I lived in Belfast from 1996 until 2000, leaving my home in Dundalk to study English and History at Queen’s University. Returning to the city after a four year absence last year, my first impression was that little had changed. From the train window, I watched the same old scene go by – the countless redbrick terraced houses, most of which have seen better days, the litter piled thickly against wire fencing and “IRA out” daubed along walls.
But other parts of the city had changed dramatically. Where there had only been one “skyscraper” downtown – the Europa Hotel (once known as the most bombed hotel in Europe) – the area was now dotted with new office buildings, hotels and concert halls. Peace had clearly brought an economic boom to the city. Since the Good Friday Agreement of 1998, efforts have been made to clean up the streets. Even one of the most deprived and violent neighborhoods in the past, the Shankill, recently won a UK environment award for removing sectarian murals from the walls and painting over Union Jack curbstones.
Island of Safety
When I first moved to Belfast in ’96, I had little sense of fear. I’d grown up hearing about the car bombs, paramilitary assassinations and more, but only on the 9 o'clock news. Perhaps, like many southerners, I was desensitized to it, feeling sympathy for the victims of “the troubles,” but at the same time wondering "why can't you all just get along?"
When I was deposited at the door of Sir Rowland Wright Hall of Residence and my tearful parents had waved me off, I was eager for my university life to begin. Queen’s University, over 100 years old with turrets and leaded windows surrounded by statuesque oaks, is situated in a leafy Victorian suburb of south Belfast. Apart from the shabby rows of terraced student houses, it’s an affluent-looking area, where politics and sectarianism seem far away.

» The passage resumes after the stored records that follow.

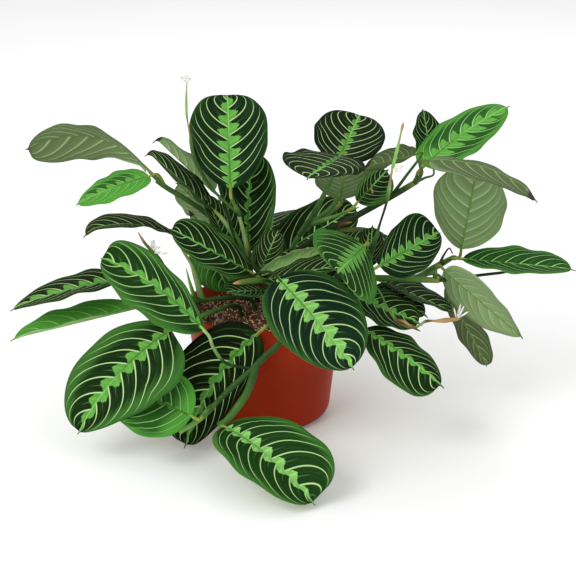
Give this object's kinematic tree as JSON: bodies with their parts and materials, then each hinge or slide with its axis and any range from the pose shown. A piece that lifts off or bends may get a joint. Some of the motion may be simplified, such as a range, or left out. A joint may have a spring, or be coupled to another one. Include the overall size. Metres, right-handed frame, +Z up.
{
  "type": "potted prayer plant",
  "caption": "Potted prayer plant: broad patterned oval leaves on arching stalks and creeping shoots, in a tapered plastic nursery pot filled with soil.",
  "frame": {"origin": "middle of the flat pad on the pot's foot, on the surface that the pot stands on", "axes": "+Z up along the pot's axis; -Y is the front that the picture shows; +X is to the right seen from the front"},
  "size_m": [0.5467, 0.4177, 0.3462],
  "materials": {
    "pot_plastic": "satin terracotta red",
    "coir_soil": "loose moist crumbs and chips",
    "leaf_blade": "velvety dark green with lime midrib band and pale veins, grey-green beneath",
    "green_stem": "smooth green with beige sheaths",
    "petal": "thin white petals"
  },
  "bodies": {
    "root": {"pot": "pot_plastic", "soil": "coir_soil", "back_shoot": "green_stem", "bloom_1": "petal", "bloom_2": "petal", "bloom_3": "petal", "bloom_4": "petal", "crown_shoot": "green_stem", "front_left_shoot": "green_stem", "front_shoot": "green_stem", "inner_left_shoot": "green_stem", "leaf_back_1": "leaf_blade", "leaf_back_2": "leaf_blade", "leaf_back_3": "leaf_blade", "leaf_back_4": "leaf_blade", "leaf_crown_1": "leaf_blade", "leaf_crown_2": "leaf_blade", "leaf_crown_3": "leaf_blade", "leaf_crown_4": "leaf_blade", "leaf_crown_5": "leaf_blade", "leaf_front_1": "leaf_blade", "leaf_front_2": "leaf_blade", "leaf_front_3": "leaf_blade", "leaf_front_4": "leaf_blade", "leaf_front_left_1": "leaf_blade", "leaf_inner_left_1": "leaf_blade", "leaf_inner_left_2": "leaf_blade", "leaf_left_1": "leaf_blade", "leaf_left_2": "leaf_blade", "leaf_low_left_1": "leaf_blade", "leaf_low_left_2": "leaf_blade", "leaf_low_left_3": "leaf_blade", "leaf_right_1": "leaf_blade", "leaf_right_2": "leaf_blade", "leaf_right_3": "leaf_blade", "leaf_right_4": "leaf_blade", "leaf_right_5": "leaf_blade", "leaf_right_6": "leaf_blade", "leaf_right_7": "leaf_blade", "leaf_right_8": "leaf_blade", "leaf_right_9": "leaf_blade", "leaf_upper_1": "leaf_blade", "leaf_upper_2": "leaf_blade", "leaf_upper_3": "leaf_blade", "leaf_upper_4": "leaf_blade", "leaf_upper_left_1": "leaf_blade", "leaf_upper_left_2": "leaf_blade", "leaf_upper_left_3": "leaf_blade", "leaf_upper_left_4": "leaf_blade", "leaf_upper_right_1": "leaf_blade", "leaf_upper_right_2": "leaf_blade", "leaf_upper_right_3": "leaf_blade", "leaf_upper_right_4": "leaf_blade", "leaf_upper_right_5": "leaf_blade", "left_shoot": "green_stem", "low_left_shoot": "green_stem", "right_shoot": "green_stem", "upper_left_shoot": "green_stem", "upper_right_shoot": "green_stem", "upper_shoot": "green_stem"}
  },
  "joints": []
}
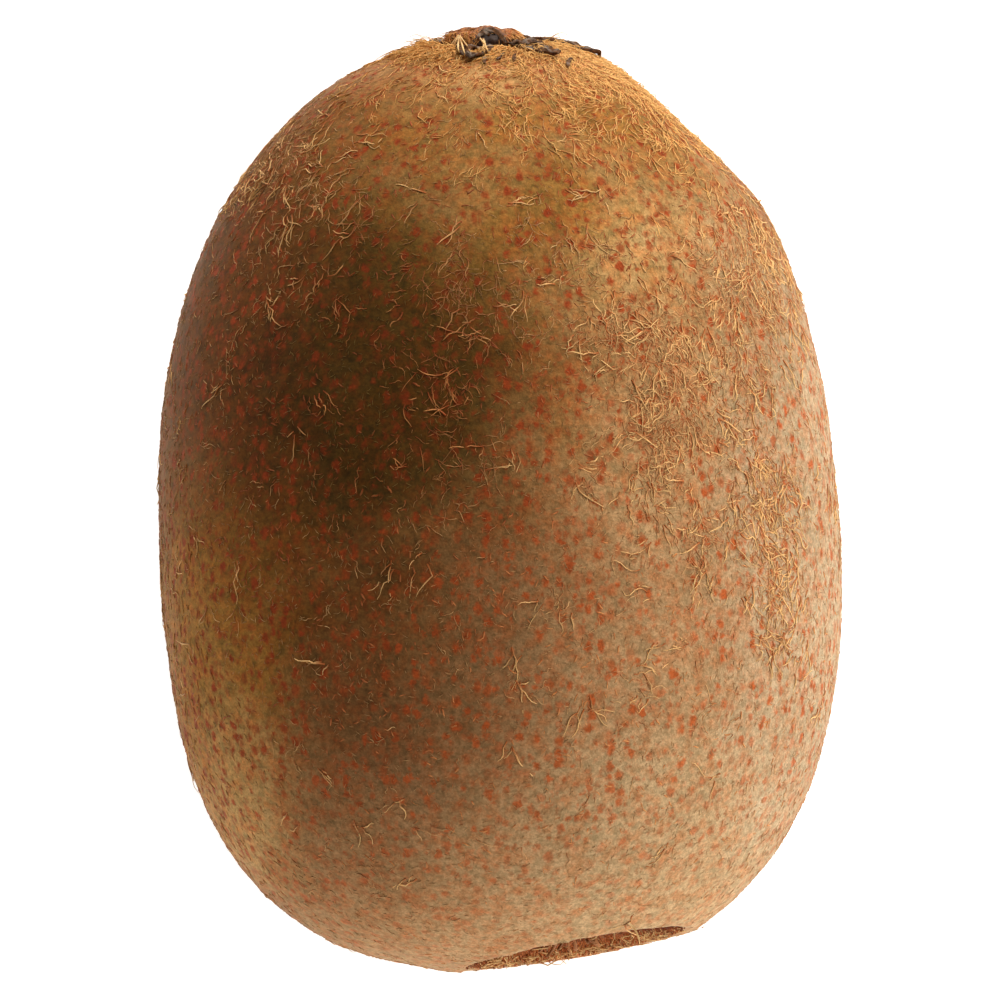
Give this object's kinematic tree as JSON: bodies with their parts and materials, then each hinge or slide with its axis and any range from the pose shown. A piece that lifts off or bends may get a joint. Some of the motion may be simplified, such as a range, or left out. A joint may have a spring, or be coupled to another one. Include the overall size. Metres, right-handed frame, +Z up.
{
  "type": "kiwifruit",
  "caption": "Whole fuzzy egg-shaped fruit lying on its side, with a stalk stub ringed by dried sepals at one end and a shallow hairy dip at the other.",
  "frame": {"origin": "on the resting surface, under the middle of the fruit's box", "axes": "+Y from the blossom end to the stalk end, +Z up from the flat spot that it rests on"},
  "size_m": [0.0502, 0.0696, 0.0463],
  "materials": {
    "skin": "dull olive-tan skin, dotted with rust-red bristle bases and covered with golden-brown fuzz",
    "stalk_wood": "dry red-brown woody scar, fibrous and dull",
    "dried_sepal": "dried papery calyx, near black with a grey sheen",
    "dried_style": "dried thread-like styles, dull brown"
  },
  "bodies": {
    "root": {"fruit": "skin", "stalk_stub": "stalk_wood", "sepal_1": "dried_sepal", "sepal_2": "dried_sepal", "sepal_3": "dried_sepal", "sepal_4": "dried_sepal", "sepal_5": "dried_sepal", "style_tuft": "dried_style"}
  },
  "joints": []
}
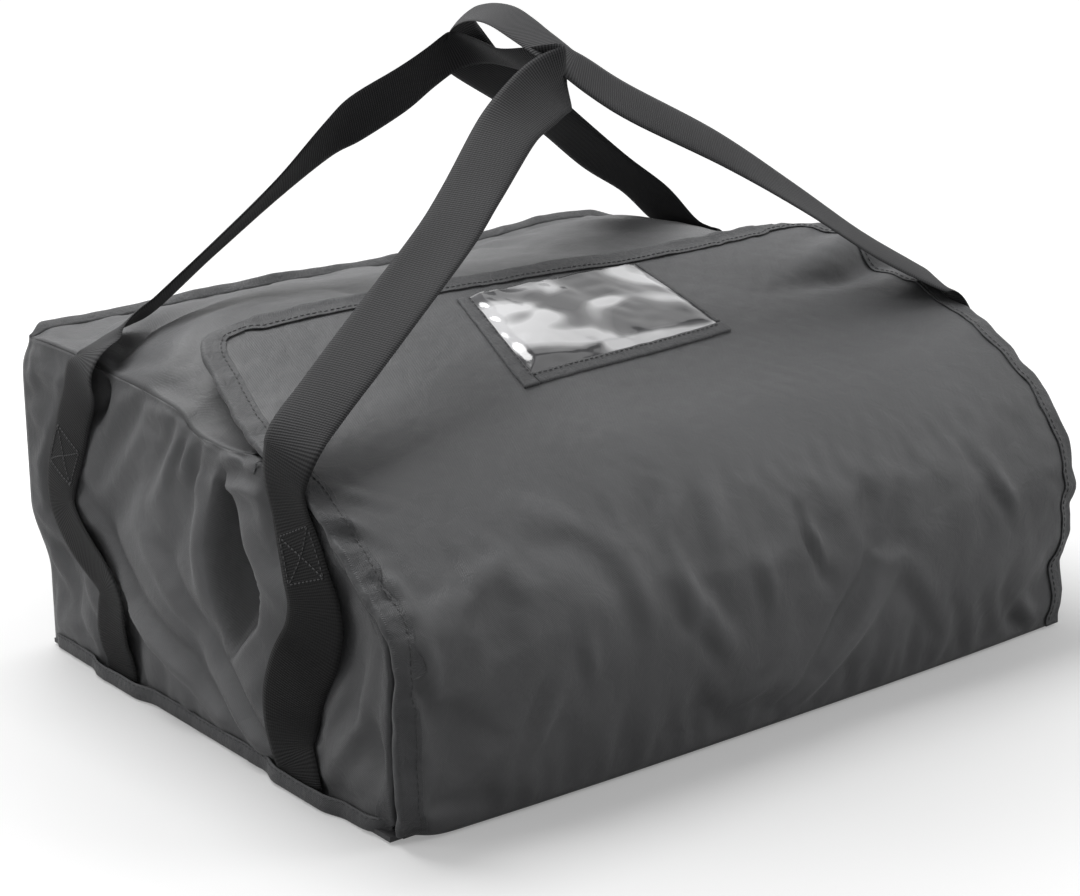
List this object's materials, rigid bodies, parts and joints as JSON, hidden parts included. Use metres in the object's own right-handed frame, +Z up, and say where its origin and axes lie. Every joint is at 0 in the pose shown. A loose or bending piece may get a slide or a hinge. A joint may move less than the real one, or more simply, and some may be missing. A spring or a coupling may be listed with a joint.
{
  "type": "insulated food delivery bag",
  "caption": "Soft insulated box bag for flat food boxes, with a fold-down front, an overlapping top flap with a card pocket, and two webbing handles.",
  "frame": {"origin": "centre of the base, on the surface that the bag stands on", "axes": "+X to the right across the front, +Y from the front to the back, +Z up"},
  "size_m": [0.5582, 0.4026, 0.4146],
  "materials": {
    "cover_fabric": "dark grey coated polyester weave with a soft sheen",
    "binding_tape": "near-black plain woven tape",
    "webbing": "black ribbed polypropylene webbing",
    "foam": "white closed-cell foam, matt",
    "foil_liner": "silver foil laminate, soft shine",
    "board": "plain stiff sheet",
    "clear_film": "clear flexible film, glossy",
    "thread": "grey sewing thread",
    "hook_and_loop": "black hook-and-loop tape, matt"
  },
  "bodies": {
    "bag": {"base_cover": "cover_fabric", "base_board": "board", "base_foam": "foam", "base_liner": "foil_liner", "left_side_cover": "cover_fabric", "left_side_foam": "foam", "left_side_liner": "foil_liner", "left_side_binding": "binding_tape", "left_front_strap": "webbing", "left_front_stitch": "thread", "left_rear_strap": "webbing", "left_rear_stitch": "thread", "right_side_cover": "cover_fabric", "right_side_foam": "foam", "right_side_liner": "foil_liner", "right_side_binding": "binding_tape", "right_front_strap": "webbing", "right_front_stitch": "thread", "right_rear_strap": "webbing", "right_rear_stitch": "thread", "back_cover": "cover_fabric", "back_foam": "foam", "back_liner": "foil_liner", "top_cover": "cover_fabric", "top_foam": "foam", "top_liner": "foil_liner", "back_binding": "binding_tape", "bottom_binding": "binding_tape", "mouth_binding": "binding_tape", "sill_binding": "binding_tape", "loop_tape": "hook_and_loop"},
    "front_flap": {"front_cover": "cover_fabric", "front_foam": "foam", "front_liner": "foil_liner", "front_binding_left": "binding_tape", "front_binding_right": "binding_tape"},
    "top_flap": {"flap_cover": "cover_fabric", "flap_foam": "foam", "flap_liner": "foil_liner", "flap_binding": "binding_tape", "hook_tape": "hook_and_loop", "pocket_border": "binding_tape", "pocket_window": "clear_film"},
    "left_handle": {"left_handle_front_leg": "webbing", "left_handle_grip": "webbing", "left_handle_rear_leg": "webbing"},
    "right_handle": {"right_handle_front_leg": "webbing", "right_handle_grip": "webbing", "right_handle_rear_leg": "webbing"}
  },
  "joints": [
    {"name": "front_hinge", "type": "hinge", "parent": "bag", "child": "front_flap", "pos_m": [0, -0.2013, 0], "axis": [1, 0, 0], "range_deg": [0, 90], "deforming": ["left_handle_front_leg", "right_handle_front_leg"]},
    {"name": "flap_hinge", "type": "hinge", "parent": "front_flap", "child": "top_flap", "pos_m": [0, -0.2013, 0.1206], "axis": [1, 0, 0], "range_deg": [0, 49], "deforming": ["left_handle_front_leg", "right_handle_front_leg"]},
    {"name": "left_handle_hinge", "type": "hinge", "parent": "bag", "child": "left_handle", "pos_m": [-0.279, 0, 0.1624], "axis": [0, -1, 0], "range_deg": [0, 160]},
    {"name": "right_handle_hinge", "type": "hinge", "parent": "bag", "child": "right_handle", "pos_m": [0.279, 0, 0.1624], "axis": [0, 1, 0], "range_deg": [0, 160]}
  ]
}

As a student, I initially felt just as insulated from the realities of Northern Ireland as I’d been back in Dundalk. Students, both Catholic and Protestant, were generally more concerned with how to scrape together enough cash for a bottle of cider and entrance to a disco than with local politics. It wasn’t simple callousness. Many of my school friends had grown up in the North, and were trying to enjoy their first escape from a life under constant threat of violence.
My first army patrol
I was quite surprised when I first encountered an army squadron patrolling outside the Halls of Residence. Stumbling home from the student union one inky night, bleary-eyed and fixated on the mountain of toast I planned to wolf down on getting home, I was alerted to their presence by the sudden crackle of their radio. Unused to seeing an army traipse through my neighborhood, the sight of ten soldiers aged 18 or 19, dressed in full combat fatigues, AK 47s cocked, was intimidating. Up until then, I think I’d been naïve enough to think my student card excused me from the reality of a city torn by 30 years of violence.
Dangerous Accent
I gradually became aware that hailing from the South, or "Mexico," as many Northerners call it, could be a liability. Bordering the student area were two grim Protestant ghettos – Sandy Row and a district known as "The Village." These were no-go areas for anyone with an Irish brogue, as a southern lilt would cause Protestants there to make immediate assumptions about one's religion and political leanings. My friends from Belfast taught me which pubs and nightclubs I needed to be careful of my accent in. In Belfast, a southern accent might cost you a black eye, and a good deal of money as well. The mammoth black taxis would wait by the train station, eager to catch an unsuspecting traveler fresh off the Dublin train and fleece him. I learned that a taxi ride could cost almost twice as much if I did the talking, instead of my boyfriend from Derry
These these problems seemed like minor inconveniences, though. The only thing that truly frightened me was what I encountered amid the prickling heat of July 12th each year. The 12th is when Protestants commemorate King William of Orange's victory over the Irish at the Battle of the Boyne. The celebration stirs up so much fervor – and violence - that most Catholics choose to leave the province. Shops, restaurants and pubs all close early in the afternoon, barracade their windows and wait for the marches, bonfires and fighting to pass. On my first 12th, I was living in a student house near the edge of The Village. Sent home early from my summer waitressing job, there was nothing to do but watch TV reports on the running battles between bottle-throwing mobs and the police that were taking place just around the corner. At one point, the cabin fever became too great, and I decided to stretch my legs outside. I was quickly sent running back inside by the sight of thick black smoke spewing from a torched police Land Rover in the middle of my street. Back in Town
Prejudice both ways
This March, I returned to Belfast to work as a reporter for the Unionist News Letter, and then for the Nationalist Irish News. Although the city is certainly more peaceful, I found that old divisions still run deep. While covering a story for the Unionist about how schools from both sides had joined together in an initiative to improve community relations, I was told to interview only the Protestant school children involved. Apparently, the Unionist’s readers don't like to see Catholic names in the paper. Similarly, the Irish News was always extremely sensitive about how their readers would react to the term “Ulster,” because officially, it covers nine counties in the north – three of which are part of the Republic of Ireland. Editors felt the term would offend their readership, and reporters were told that only the term “Northern Ireland” should be used. Two way street
Another friend from my University told me how sectarianism still crops up – sometimes in very strange ways. A Protestant from the picturesque seaside town of Bangor outside of Belfast, she recently attended a party at the home of a friend from the south of Ireland. Other guests, almost all from the south, recognized here distinctive Bangor accent, and excluded her from the conversation. It seems as though it’s not only northerners who need to re-evaluate their sectarian beliefs. Southerners are capable of the same prejudices.
Hopefully, if I return to Belfast another five years from now, it will be further down the road it seems to be on now. A friend from my University days, Helen, expressed the very guarded sense of optimism in the city today: “There’s still a long way to go, but we have to start somewhere. It’ll be this generation of younger people that will make the big leap.”
Breda Heffernan is a writer in Dublin.